▸ Exercise directions:
Your answer should be a single number: how many lines in the data below hold the string "this".

▸ Extracted entries:
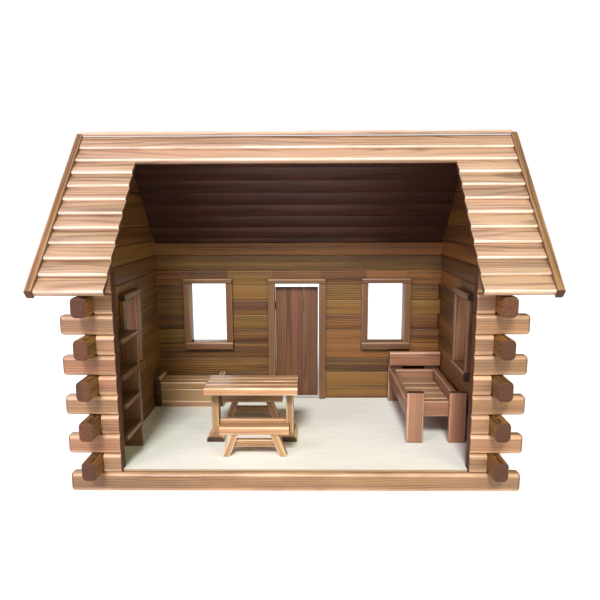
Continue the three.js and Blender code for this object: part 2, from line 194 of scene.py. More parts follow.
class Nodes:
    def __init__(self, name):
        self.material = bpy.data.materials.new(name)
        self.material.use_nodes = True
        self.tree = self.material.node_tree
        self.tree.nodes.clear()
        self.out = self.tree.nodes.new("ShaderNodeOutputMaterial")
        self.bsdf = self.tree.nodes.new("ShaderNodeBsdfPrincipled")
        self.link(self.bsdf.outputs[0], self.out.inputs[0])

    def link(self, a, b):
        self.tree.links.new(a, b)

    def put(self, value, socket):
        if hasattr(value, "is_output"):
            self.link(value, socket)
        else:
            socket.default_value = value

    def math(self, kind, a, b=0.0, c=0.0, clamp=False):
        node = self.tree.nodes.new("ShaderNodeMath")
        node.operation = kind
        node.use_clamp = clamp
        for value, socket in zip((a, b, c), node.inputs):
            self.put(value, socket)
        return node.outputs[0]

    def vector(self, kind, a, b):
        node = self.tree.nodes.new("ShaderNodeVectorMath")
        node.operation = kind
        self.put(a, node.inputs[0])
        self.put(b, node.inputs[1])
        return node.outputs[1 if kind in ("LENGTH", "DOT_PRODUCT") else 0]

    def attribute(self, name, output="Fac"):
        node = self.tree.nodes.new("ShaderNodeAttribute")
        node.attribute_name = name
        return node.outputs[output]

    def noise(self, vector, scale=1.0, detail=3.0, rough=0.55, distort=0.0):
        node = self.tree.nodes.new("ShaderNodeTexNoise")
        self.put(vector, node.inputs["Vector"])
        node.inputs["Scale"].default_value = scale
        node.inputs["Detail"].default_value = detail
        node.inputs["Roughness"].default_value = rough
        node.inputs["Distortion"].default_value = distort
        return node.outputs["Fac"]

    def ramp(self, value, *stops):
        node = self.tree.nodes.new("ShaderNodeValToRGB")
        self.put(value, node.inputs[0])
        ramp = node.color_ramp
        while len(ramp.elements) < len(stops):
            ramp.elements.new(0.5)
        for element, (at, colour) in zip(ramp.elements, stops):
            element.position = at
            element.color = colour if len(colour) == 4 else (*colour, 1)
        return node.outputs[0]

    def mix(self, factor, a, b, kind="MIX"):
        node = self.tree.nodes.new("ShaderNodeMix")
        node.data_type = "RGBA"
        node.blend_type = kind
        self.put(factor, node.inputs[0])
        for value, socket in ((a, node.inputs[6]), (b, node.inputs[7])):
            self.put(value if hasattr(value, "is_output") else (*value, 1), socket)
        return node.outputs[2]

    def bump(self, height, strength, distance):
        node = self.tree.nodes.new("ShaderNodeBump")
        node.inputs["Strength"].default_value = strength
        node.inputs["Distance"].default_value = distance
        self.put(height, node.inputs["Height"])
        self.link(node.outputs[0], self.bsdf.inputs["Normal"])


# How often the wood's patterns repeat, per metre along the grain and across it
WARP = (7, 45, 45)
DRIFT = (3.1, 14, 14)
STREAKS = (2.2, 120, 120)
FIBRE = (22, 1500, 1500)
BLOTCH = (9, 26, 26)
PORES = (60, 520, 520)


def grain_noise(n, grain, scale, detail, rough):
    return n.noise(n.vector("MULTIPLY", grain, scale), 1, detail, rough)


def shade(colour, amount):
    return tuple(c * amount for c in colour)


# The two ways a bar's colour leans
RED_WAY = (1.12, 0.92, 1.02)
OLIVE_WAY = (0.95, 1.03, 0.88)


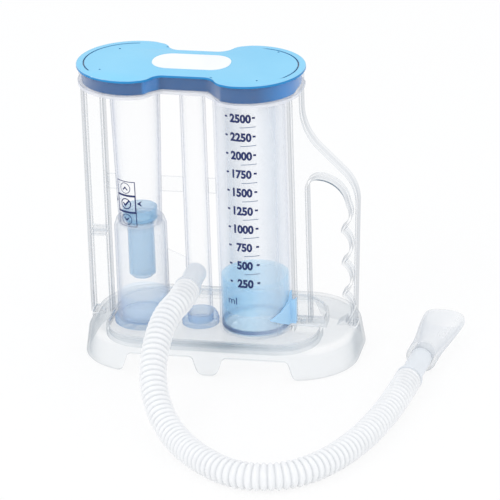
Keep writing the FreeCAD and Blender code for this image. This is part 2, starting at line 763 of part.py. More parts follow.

▸ Response:
2